A extrema direita empurrou o Partido Republicano no sentido de posturas que, perto das eleições presidenciais em novembro, devem ser suavizadas para convencer o eleitorado mais moderado. E o Partido Democrata também terá de negociar, acentuando o centrismo do candidato que conseguir a indicação —seja Clinton, Sanders ou Martin O’Malley—, uma moderação marcada até agora pelas propostas mais liberais dos últimos anos.

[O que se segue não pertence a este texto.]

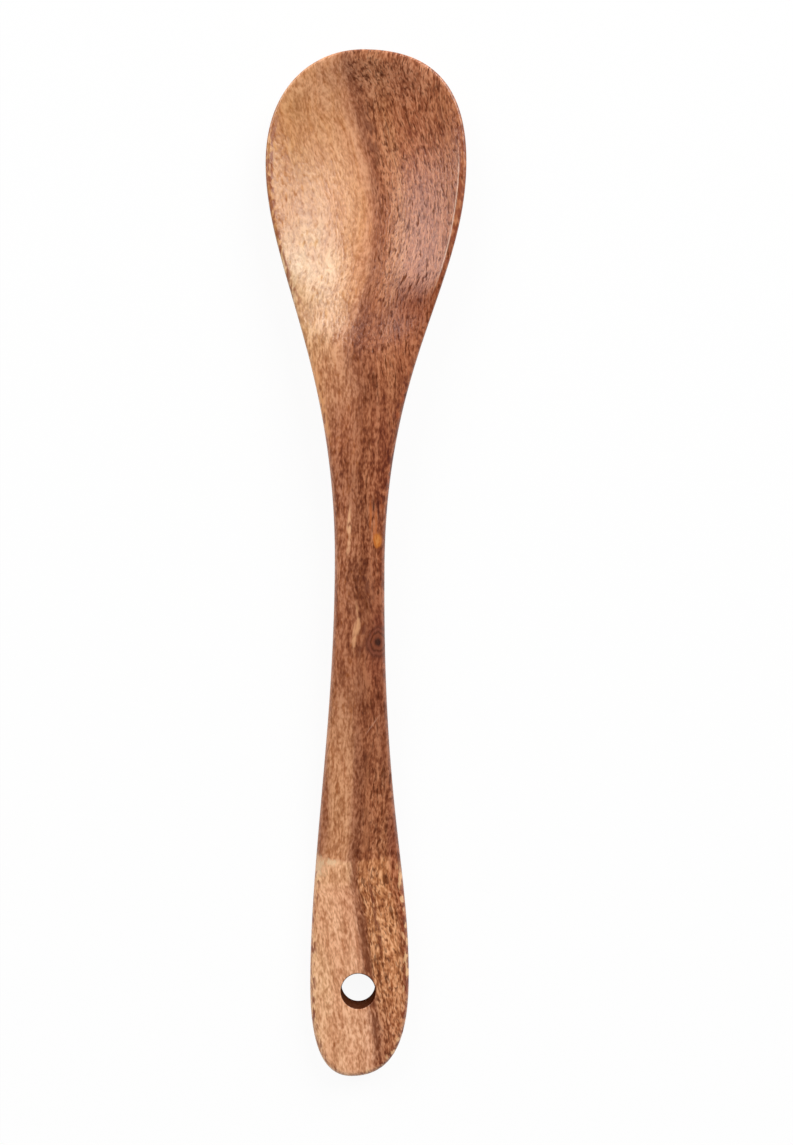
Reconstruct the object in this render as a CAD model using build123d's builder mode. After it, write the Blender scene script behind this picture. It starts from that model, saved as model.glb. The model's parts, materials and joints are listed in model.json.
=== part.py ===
from build123d import *
from math import cos, radians, sin, tan
import os

# A cooking spoon cut from one board of hardwood, in millimetres. The long axis is Y with the bowl's
# tip towards +Y, the bowl opens upwards along +Z, and X runs across. The spoon rests on the plane
# Z = 0 on the belly of its bowl and on the sole of its grip, and the origin lies on that plane,
# half way along.

# Outline seen from above
spoon_length = 300.0  # tip of the bowl to end of the grip
bowl_width = 58.4  # at the widest place of the bowl
bowl_from_tip = 33.0  # widest place of the bowl, back from the tip
neck_width = 14.5  # at the waist, the narrowest place
neck_from_tip = 150.0
grip_width = 29.0  # at the widest place of the grip
grip_from_end = 28.0  # widest place of the grip, in from the end

# The hand-cut outline isn't quite even: these places lie left of the middle
tip_lean = 0.8
neck_lean = 0.9
end_lean = 2.4
hole_lean = 0.35

# How far each stretch of a line keeps straight on from its first and from its second end, as shares
# of the stretch. In the outline the first pair is the right-hand side and the second the left.
tip_fullness = [(0.56, 0.78), (0.54, 0.66)]
cheek_fullness = [(0.30, 0.51), (0.26, 0.50)]
shaft_fullness = [(0.58, 0.27), (0.40, 0.32)]
end_fullness = [(0.78, 0.58), (0.54, 0.80)]
belly_tip_fullness = (0.55, 0.21)
belly_neck_fullness = (0.38, 0.50)
underside_fullness = (0.25, 0.15)
hollow_tip_fullness = (0.53, 0.24)
hollow_heel_fullness = (0.32, 0.16)

# Side view
bowl_pitch = 2.0  # degrees that the bowl's rim climbs towards the handle
shoulder_from_tip = 125.0  # where the rim's flat and the shaft's flat would meet
shoulder_radius = 500.0
crease_from_end = 64.0  # where the shaft's flat meets the grip's flat
crease_radius = 30.0
crease_thickness = 7.2
end_thickness = 9.0
neck_thickness = 9.5  # below the place where the rim's flat and the shaft's flat would meet
belly_tip_slope = 55.0  # degrees of the underside at the tip
belly_wear = 0.3  # wood worn off the round belly where it rests
sole_depth = 1.0  # wood taken off the round underside for the grip's flat sole
sole_from_end = 60.0  # where the sole's line starts
heel_from_end = 14.0  # where the underside starts to round up to the end
heel_radius = 33.0
heel_turn = 35.0  # degrees that the round is drawn through, past the end of the wood

# Bowl
hollow_depth = 8.0
floor_thickness = 4.2  # under the deepest place of the hollow
lip_thickness = 2.8  # height of the bowl's outer edge at its widest place
rim_width = 2.2  # wood between the hollow and the bowl's outer edge at its widest place
tip_rim_width = 3.2
hollow_heel_from_tip = 86.0  # where the hollow runs out towards the neck
hollow_tip_slope = 45.0  # degrees of the hollow's wall at its two ends
hollow_heel_slope = 36.0

# Hanging hole
hole_diameter = 10.0
hole_from_end = 25.1

# Edges
top_edge_radius = 1.0
bottom_edge_width = 1.0  # of the facet that is whittled off the lower edge
hole_edge_width = 0.3

# Room that a cut reaches past the wood
overrun = 4.0

# Places along the spoon
tip_y = spoon_length / 2
end_y = -spoon_length / 2
bowl_y = tip_y - bowl_from_tip
neck_y = tip_y - neck_from_tip
shoulder_y = tip_y - shoulder_from_tip
grip_y = end_y + grip_from_end
crease_y = end_y + crease_from_end
hole_y = end_y + hole_from_end

# Heights, worked out from the bowl's shell. The rim's flat climbs from the tip to the shoulder.
rim_height = floor_thickness + hollow_depth
rim_slope = tan(radians(bowl_pitch))
tip_height = rim_height - bowl_from_tip * rim_slope
shoulder_height = rim_height + (bowl_y - shoulder_y) * rim_slope

# The belly is round about a line along the spoon: its round passes through the resting line under
# the bowl and through the lower edges of the lip. The hollow is round about a line of its own.
lip_height = rim_height - lip_thickness
belly_radius = (bowl_width**2 / 4 + lip_height**2) / (2 * lip_height)
hollow_half_width = bowl_width / 2 - rim_width
hollow_radius = (hollow_half_width**2 + hollow_depth**2) / (2 * hollow_depth)


def heading(degrees_up, along=1):
    """Way of a line that climbs at a slope, towards the tip or, with along = -1, towards the end."""
    return Vector(along * cos(radians(degrees_up)), sin(radians(degrees_up)))


def stretch(start, start_way, end, end_way, fullness):
    """One smooth stretch of a line between two points. It leaves the first along start_way and
    comes in to the second against end_way, and keeps each way for a share of the stretch."""
    start, end = Vector(*start), Vector(*end)
    run = end - start
    first = start + start_way * (abs(run.dot(start_way)) * fullness[0])
    second = end + end_way * (abs(run.dot(end_way)) * fullness[1])
    Bezier(start, first, second, end)


def level_with_axis(axis_point, way, radius):
    """Plane for a side view that is turned about a line above it. It lies level beside the line
    instead of upright under it, so that half a turn sweeps round below with no seam there."""
    return Plane(
        origin=axis_point + Vector(radius, 0, 0), x_dir=way, z_dir=Vector(1, 0, 0).cross(way)
    )


with BuildPart() as spoon:
    # The board, sawn to the outline
    with BuildSketch(Plane.XY.offset(-sole_depth - overrun)):
        with BuildLine():
            for side, hand in ((1, 0), (-1, 1)):
                outwards, forwards, backwards = Vector(side, 0), Vector(0, 1), Vector(0, -1)
                tip = (-tip_lean, tip_y)
                cheek = (side * bowl_width / 2, bowl_y)
                waist = (side * neck_width / 2 - neck_lean, neck_y)
                palm = (side * grip_width / 2, grip_y)
                end = (-end_lean, end_y)
                stretch(tip, outwards, cheek, forwards, tip_fullness[hand])
                stretch(cheek, backwards, waist, forwards, cheek_fullness[hand])
                stretch(waist, backwards, palm, forwards, shaft_fullness[hand])
                stretch(palm, backwards, end, outwards, end_fullness[hand])
        make_face()
    extrude(amount=shoulder_height + sole_depth + 2 * overrun)

    # The top: the rim's flat, a long round shoulder, the shaft's flat and the grip's flat
    past_tip = tip_y + overrun
    past_end = end_y - overrun
    grip_slope = (end_thickness - crease_thickness) / crease_from_end
    with BuildSketch(Plane.YZ):
        with BuildLine():
            top = FilletPolyline(
                (past_tip, tip_height - overrun * rim_slope),
                (shoulder_y, shoulder_height),
                (crease_y, crease_thickness),
                (past_end, end_thickness + overrun * grip_slope),
                radius=[shoulder_radius, crease_radius],
            )
            underneath = -sole_depth - 2 * overrun
            Polyline(top @ 1, (past_end, underneath), (past_tip, underneath), top @ 0)
        make_face()
    extrude(amount=bowl_width, both=True, mode=Mode.INTERSECT)

    # The underside, round across its whole length: belly, neck, shaft, sole and heel
    forwards, backwards = Vector(1, 0), Vector(-1, 0)
    belly_end = Vector(tip_y, tip_height - lip_thickness)
    past_belly_end = belly_end + heading(belly_tip_slope) * overrun
    neck_low = (shoulder_y, shoulder_height - neck_thickness)
    sole_start = (end_y + sole_from_end, -sole_depth)
    heel_start = (end_y + heel_from_end, -sole_depth)
    belly_plane = level_with_axis(Vector(0, 0, belly_radius), Vector(0, 1, 0), belly_radius)
    with BuildSketch(belly_plane):
        with BuildLine():
            Line(past_belly_end, belly_end)
            belly = (bowl_y, -belly_wear)
            stretch(belly, forwards, belly_end, -heading(belly_tip_slope), belly_tip_fullness)
            stretch(belly, backwards, neck_low, forwards, belly_neck_fullness)
            stretch(neck_low, backwards, sole_start, forwards, underside_fullness)
            Line(sole_start, heel_start)
            heel = JernArc(heel_start, backwards, heel_radius, -heel_turn)
            Polyline(
                heel @ 1,
                ((heel @ 1).X, belly_radius),
                (past_belly_end.X, belly_radius),
                past_belly_end,
            )
        make_face()
    revolve(axis=Axis((0, 0, belly_radius), (0, 1, 0)), revolution_arc=180, mode=Mode.INTERSECT)

    # The outline's edges, rounded over above and whittled off below, all the way round
    side_wall = spoon.faces().filter_by(GeomType.EXTRUSION)
    tops = spoon.faces().filter_by(lambda face: face.normal_at().Z > 0.9)
    fillet(side_wall.edges() & tops.edges(), radius=top_edge_radius)
    side_wall = spoon.faces().filter_by(GeomType.EXTRUSION)
    undersides = spoon.faces().filter_by(lambda face: face.normal_at().Z < -0.2)
    chamfer(side_wall.edges() & undersides.edges(), length=bottom_edge_width)

    # The grip's sole and the worn patch of the belly, both flat on the resting plane
    split(bisect_by=Plane.XY, keep=Keep.TOP)

    # The hollow of the bowl, drawn along the rim's flat
    rim_way = heading(-bowl_pitch)
    along_rim = Vector(0, rim_way.X, rim_way.Y)
    square_to_rim = Vector(1, 0, 0).cross(along_rim)
    hollow_axis_height = hollow_radius - hollow_depth
    axis_point = Vector(0, bowl_y, rim_height) + square_to_rim * hollow_axis_height
    hollow_tip = Vector(bowl_from_tip - tip_rim_width, 0)
    hollow_heel = Vector(bowl_from_tip - hollow_heel_from_tip, 0)
    tip_wall, heel_wall = heading(hollow_tip_slope), heading(hollow_heel_slope, -1)
    with BuildSketch(level_with_axis(axis_point, along_rim, hollow_axis_height)):
        with BuildLine():
            floor = (0, -hollow_depth)
            above_tip = hollow_tip + tip_wall * overrun
            above_heel = hollow_heel + heel_wall * overrun
            Line(above_tip, hollow_tip)
            stretch(floor, forwards, hollow_tip, -tip_wall, hollow_tip_fullness)
            stretch(floor, backwards, hollow_heel, -heel_wall, hollow_heel_fullness)
            Polyline(
                hollow_heel,
                above_heel,
                (above_heel.X, hollow_axis_height),
                (above_tip.X, hollow_axis_height),
                above_tip,
            )
        make_face()
    revolve(axis=Axis(axis_point, along_rim), revolution_arc=180, mode=Mode.SUBTRACT)

    # The hanging hole, drilled through the grip and eased at both mouths
    with Locations((-hole_lean, hole_y)):
        Hole(radius=hole_diameter / 2)
    mouths = spoon.edges(Select.LAST).filter_by(GeomType.LINE, reverse=True)
    chamfer(mouths, length=hole_edge_width)

spoon.part.label = "spoon"
os.makedirs("parts", exist_ok=True)
export_step(spoon.part, "parts/spoon.step")
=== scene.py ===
import json
from math import ceil, cos, radians, sin, tan

import bmesh
import bpy
import numpy as np
from mathutils import Matrix, Vector


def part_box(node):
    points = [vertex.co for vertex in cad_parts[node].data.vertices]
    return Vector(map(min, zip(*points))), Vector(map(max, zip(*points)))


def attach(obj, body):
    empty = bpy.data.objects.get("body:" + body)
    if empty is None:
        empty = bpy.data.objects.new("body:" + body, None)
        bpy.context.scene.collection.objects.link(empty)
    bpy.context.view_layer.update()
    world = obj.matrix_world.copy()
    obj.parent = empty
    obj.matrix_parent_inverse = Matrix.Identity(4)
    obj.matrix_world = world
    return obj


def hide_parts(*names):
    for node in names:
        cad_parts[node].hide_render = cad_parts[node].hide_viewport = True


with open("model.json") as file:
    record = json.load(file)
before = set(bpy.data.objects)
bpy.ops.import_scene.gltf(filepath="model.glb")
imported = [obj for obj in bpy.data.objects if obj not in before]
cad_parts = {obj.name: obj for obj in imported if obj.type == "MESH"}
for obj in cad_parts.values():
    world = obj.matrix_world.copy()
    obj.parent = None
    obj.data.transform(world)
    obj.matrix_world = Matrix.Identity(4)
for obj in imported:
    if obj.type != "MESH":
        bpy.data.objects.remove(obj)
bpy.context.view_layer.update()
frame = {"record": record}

# The looks of a cooking spoon cut from one board of acacia. Lengths are in millimetres until a mesh
# is made. The long axis is Y with the bowl's tip towards +Y, and the bowl opens upwards along +Z.

MM = 0.001
low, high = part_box("spoon")
hole = next(m for m in frame["record"]["mounts"] if m["name"] == "hanging_hole")

# Outline seen from above
tip_y = high.y / MM
end_y = low.y / MM
bowl_width = 58.4
bowl_from_tip = 33.0
neck_width = 14.5
neck_from_tip = 150.0
grip_width = 29.0
grip_from_end = 28.0
tip_lean = 0.8
neck_lean = 0.9
end_lean = 2.4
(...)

A responsabilidade por essa guinada corresponde em parte ao trabalho de Warren. Ela investigou a lei de falências durante mais de três décadas, transformou essa experiência nas bases de seu trabalho na Administração Obama e depois no Senado, representando o Estado de Massachussets. No caminho, Warren alimentou o fogo da esquerda dos Estados Unidos e hoje os democratas concorrem por esses votos mais progressistas. Depois de receber a senadora em Washington, Clinton reconheceu seu papel com um artigo da revista TIME no qual recordou que “Warren nunca hesita em colocar os poderosos em seu lugar: banqueiros, lobistas, membros do governo e até candidatos à presidência”.
O discurso da senadora, às vezes muito mais honesto do que se atreve a pronunciar qualquer político em Washington, levou os candidatos a um lugar em que suas palavras pouco diferem das dos pensadores mais progressistas do país. Robert Putnam, cientista político da Universidade de Harvard e consultor do presidente Obama em várias ocasiões, alertou em seu trabalho Our Kids: The American Dream in Crisis que “o verdadeiro risco é que ignoremos a conexão mais profunda entre a desigualdade de oportunidades e a crescente desigualdade econômica”.
As denúncias de Clinton e Sanders sobre a pobreza infantil ou a ameaça que representa a desigualdade para a economia parecem tirados desta obra publicada no ano passado. A série de recomendações com as quais Putnam conclui bem poderiam ter servido, meses depois, para articular o programa de propostas sociais dos candidatos democratas: crescimento econômico e a luta contra a desigualdade, participação em processos democráticos por meio de leis que protegem o direito a voto, reforço das estruturas familiares mediante propostas de conciliação e acesso a um sistema universal de educação infantil, e melhorias nas escolas públicas para garantir uma educação igualitária.